News & Resources

The MBTA Report: Reform and Revenue

4-9-2015

The Governor’s Special Panel to Review the MBTA is exactly right about a fundamental point: it rejects the ‘reform vs revenue’ debate because “the MBTA needs both.” The report recognizes that Massachusetts requires a strong public transportation system, including increased capacity and expansion.  We need public transit for future economic prosperity, to maximize access to jobs and services, improve quality of life in our communities, and improve our environment.  While we don’t claim insight into whether the panel is right about how to operate a well-managed transit system, it also deserves credit for focusing attention on ways to cost cuts, increase revenue within the system, and improve accountability. We welcome efforts to be more creative and efficient in how we think about public transportation.

Nevertheless, we have reservations about the implications of three important recommendations in the report.  First, from a smart growth perspective, it is short-sighted to make maximizing system revenue our overriding goal. We do not ask our roadways to maximize revenue! Instead, we should be guided by the goal of ensuring that the people of Massachusetts can get where they need to go, safely and efficiently. For example, the panel recommends using “real estate assets strategically,” and we agree. But that does not mean maximizing proceeds from selling T parcels and maximizing parking revenue.  Rather, it means using those assets to bring about the best outcome for Massachusetts.  Transit-oriented development has a multiplier effect in our economy and can be transformative in weaker markets.  Many TOD strategists think that surplus state parcels—including those owned by the MBTA—should be sold at below-market prices in exchange for affordable and middle income housing. In this way we can leverage our transportation system to address our housing crisis. We need to think outside the transportation silo.

Second, we are concerned about the panel’s recommendation that the current fare cap—restricting increases to 5% every two years—be lifted. Fares were raised an average of 23% in 2012, and the fare cap language was adopted in the last transportation reform bill to guard against future dramatic increases. Fares were raised again 5% in 2014. Eliminating the cap would undermine another of the panel’s key recommendations that the MBTA focus more on increasing its ridership. We favor retaining the fare cap, which keeps the T affordable for our low-income residents, which are its core ridership. Finally, with housing prices out of control for many families, riding the T is one of the only ways to make ends meet and reduce costs in Greater Boston. As former Transportation Secretary James Aloisi says, “To ask people to pay more for lousy service before you improve it is just completely wrong.”

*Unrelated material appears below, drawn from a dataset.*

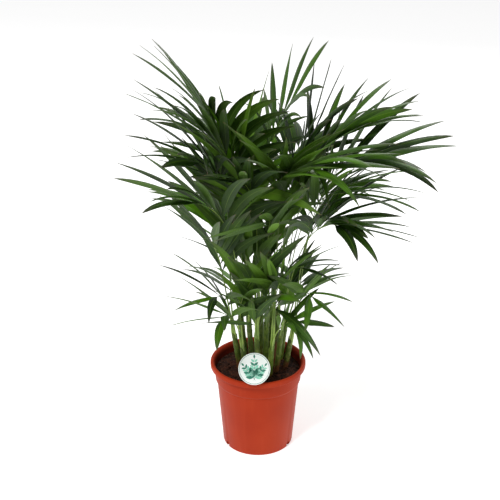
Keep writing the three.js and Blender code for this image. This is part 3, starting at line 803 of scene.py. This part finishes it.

Third, while we appreciate the nuanced way in which the panel handled the issue of system expansion, a “temporary moratorium” sends the wrong message and is potentially counter-productive to the state’s economic and smart growth development goals. The panel made the key distinction between increasing system capacity and expansion, wisely recommended that long-term planning proceed, and carved out certain essential expansions like the Green Line extension.  However, if businesses and developers lack confidence that Massachusetts will invest in public transportation, there is risk that they will focus on states that are creating 21st century infrastructure. It is clear that we need to not only fix the transportation system of the 1980s, but create a transportation system for 2030.

We thank the Governor for making public transit a top priority and look forward to a robust debate within the Administration, and within the legislature, on the panel’s recommendations.